Your task is to print the material below exactly as presented.

....

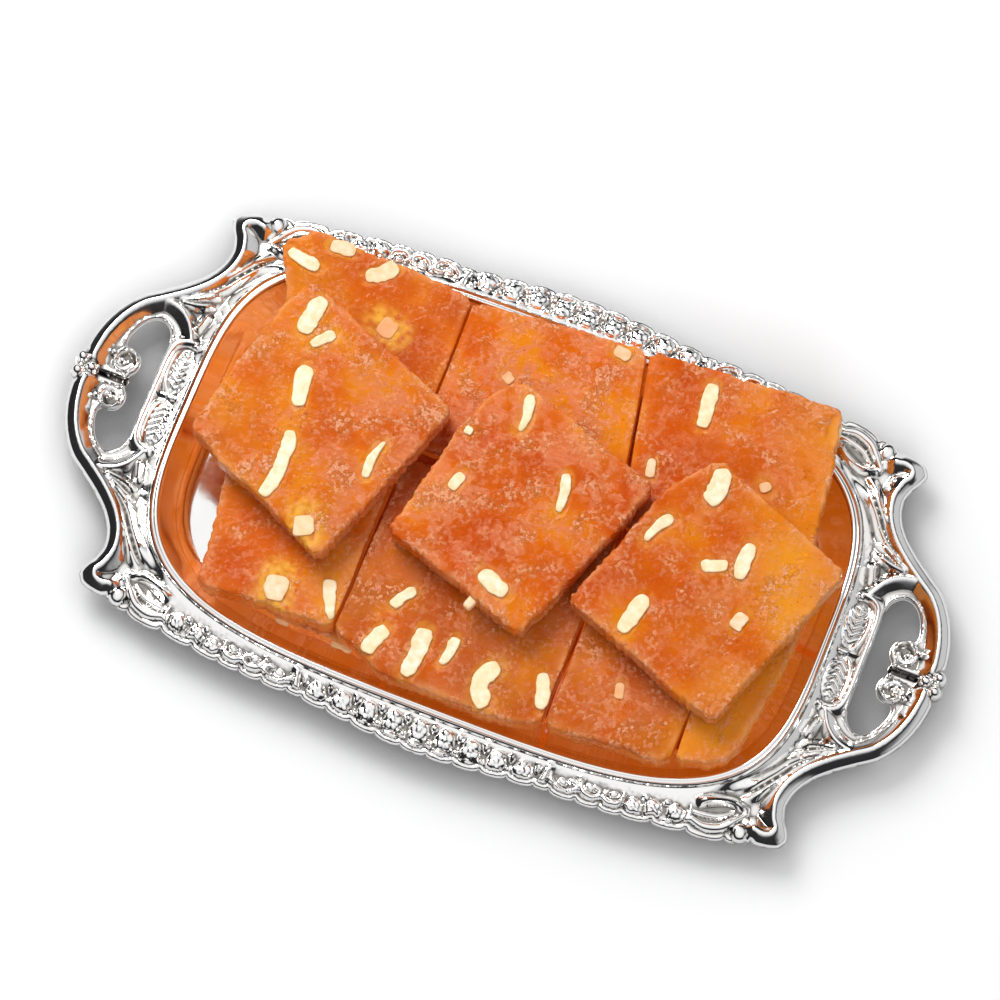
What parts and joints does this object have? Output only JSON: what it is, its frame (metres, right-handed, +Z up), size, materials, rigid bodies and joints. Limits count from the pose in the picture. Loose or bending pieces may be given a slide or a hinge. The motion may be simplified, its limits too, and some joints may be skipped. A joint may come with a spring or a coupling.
{
  "type": "bombay halwa platter",
  "caption": "Oblong silvered serving tray with scroll handles and a raised floral border, carrying a stack of cut slabs of orange cashew jelly sweet.",
  "frame": {"origin": "centre of the tray's underside, on the surface that it stands on", "axes": "+X along the tray from handle to handle, +Y across it towards the slabs that lie over the rim, +Z up"},
  "size_m": [0.3756, 0.2032, 0.0459],
  "materials": {
    "silver_plate": "polished silver plate",
    "orange_jelly": "glossy translucent starch jelly",
    "cashew": "satin cut nut"
  },
  "bodies": {
    "root": {"nut_01": "cashew", "nut_02": "cashew", "nut_03": "cashew", "nut_04": "cashew", "nut_05": "cashew", "nut_06": "cashew", "nut_07": "cashew", "nut_08": "cashew", "nut_09": "cashew", "nut_10": "cashew", "nut_11": "cashew", "nut_12": "cashew", "nut_13": "cashew", "nut_14": "cashew", "nut_15": "cashew", "nut_16": "cashew", "nut_17": "cashew", "nut_18": "cashew", "nut_19": "cashew", "nut_20": "cashew", "nut_21": "cashew", "nut_22": "cashew", "nut_23": "cashew", "nut_24": "cashew", "nut_25": "cashew", "nut_26": "cashew", "nut_27": "cashew", "nut_28": "cashew", "nut_29": "cashew", "nut_30": "cashew", "nut_31": "cashew", "nut_32": "cashew", "nut_33": "cashew", "nut_34": "cashew", "nut_35": "cashew", "nut_36": "cashew", "nut_37": "cashew", "nut_38": "cashew", "nut_39": "cashew", "nut_40": "cashew", "nut_41": "cashew", "nut_42": "cashew", "slab_back_left": "orange_jelly", "slab_back_middle": "orange_jelly", "slab_back_right": "orange_jelly", "slab_base_back_left": "orange_jelly", "slab_base_back_middle": "orange_jelly", "slab_base_back_right": "orange_jelly", "slab_base_front_left": "orange_jelly", "slab_base_front_middle": "orange_jelly", "slab_base_front_right": "orange_jelly", "slab_end_right": "orange_jelly", "slab_front_left": "orange_jelly", "slab_front_middle": "orange_jelly", "slab_front_right": "orange_jelly", "slab_top_left": "orange_jelly", "slab_top_middle": "orange_jelly", "slab_top_right": "orange_jelly", "tray": "silver_plate"}
  },
  "joints": []
}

....

*EXPECTED ANSWER*:
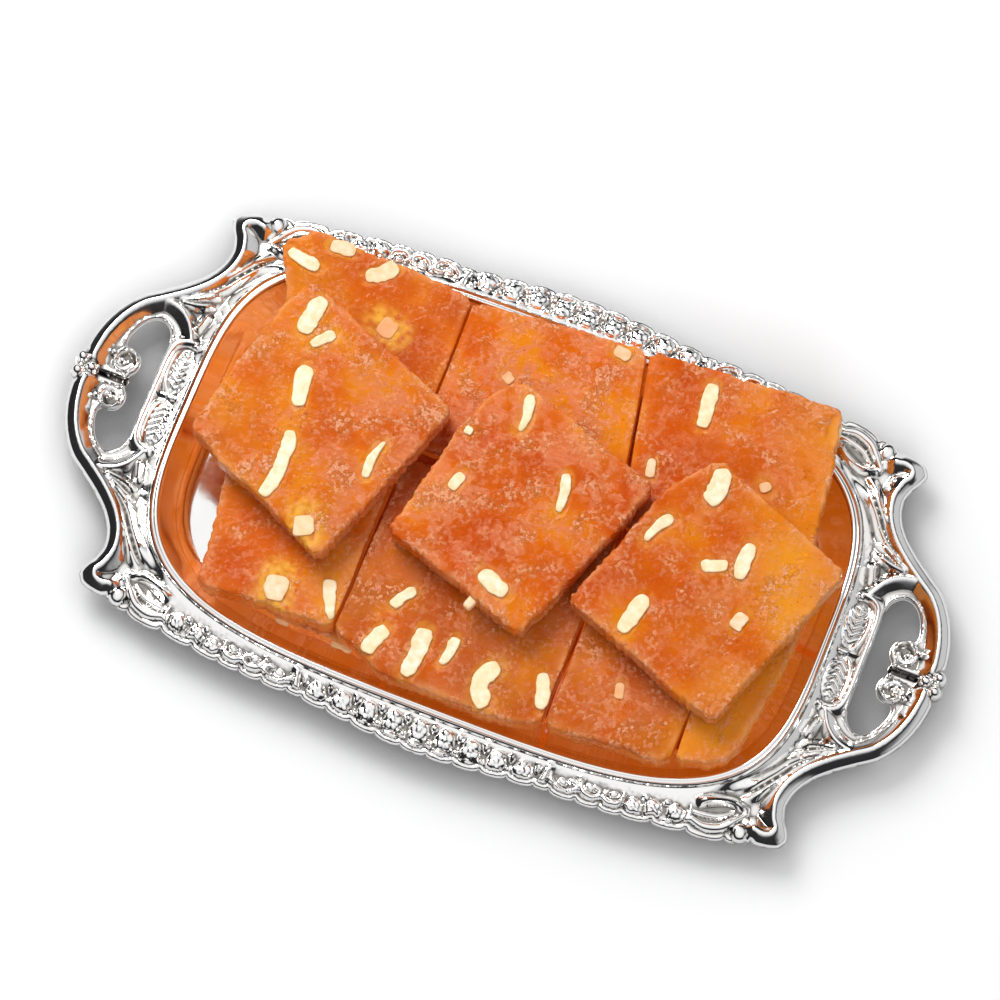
What parts and joints does this object have? Output only JSON: what it is, its frame (metres, right-handed, +Z up), size, materials, rigid bodies and joints. Limits count from the pose in the picture. Loose or bending pieces may be given a slide or a hinge. The motion may be simplified, its limits too, and some joints may be skipped. A joint may come with a spring or a coupling.
{
  "type": "bombay halwa platter",
  "caption": "Oblong silvered serving tray with scroll handles and a raised floral border, carrying a stack of cut slabs of orange cashew jelly sweet.",
  "frame": {"origin": "centre of the tray's underside, on the surface that it stands on", "axes": "+X along the tray from handle to handle, +Y across it towards the slabs that lie over the rim, +Z up"},
  "size_m": [0.3756, 0.2032, 0.0459],
  "materials": {
    "silver_plate": "polished silver plate",
    "orange_jelly": "glossy translucent starch jelly",
    "cashew": "satin cut nut"
  },
  "bodies": {
    "root": {"nut_01": "cashew", "nut_02": "cashew", "nut_03": "cashew", "nut_04": "cashew", "nut_05": "cashew", "nut_06": "cashew", "nut_07": "cashew", "nut_08": "cashew", "nut_09": "cashew", "nut_10": "cashew", "nut_11": "cashew", "nut_12": "cashew", "nut_13": "cashew", "nut_14": "cashew", "nut_15": "cashew", "nut_16": "cashew", "nut_17": "cashew", "nut_18": "cashew", "nut_19": "cashew", "nut_20": "cashew", "nut_21": "cashew", "nut_22": "cashew", "nut_23": "cashew", "nut_24": "cashew", "nut_25": "cashew", "nut_26": "cashew", "nut_27": "cashew", "nut_28": "cashew", "nut_29": "cashew", "nut_30": "cashew", "nut_31": "cashew", "nut_32": "cashew", "nut_33": "cashew", "nut_34": "cashew", "nut_35": "cashew", "nut_36": "cashew", "nut_37": "cashew", "nut_38": "cashew", "nut_39": "cashew", "nut_40": "cashew", "nut_41": "cashew", "nut_42": "cashew", "slab_back_left": "orange_jelly", "slab_back_middle": "orange_jelly", "slab_back_right": "orange_jelly", "slab_base_back_left": "orange_jelly", "slab_base_back_middle": "orange_jelly", "slab_base_back_right": "orange_jelly", "slab_base_front_left": "orange_jelly", "slab_base_front_middle": "orange_jelly", "slab_base_front_right": "orange_jelly", "slab_end_right": "orange_jelly", "slab_front_left": "orange_jelly", "slab_front_middle": "orange_jelly", "slab_front_right": "orange_jelly", "slab_top_left": "orange_jelly", "slab_top_middle": "orange_jelly", "slab_top_right": "orange_jelly", "tray": "silver_plate"}
  },
  "joints": []
}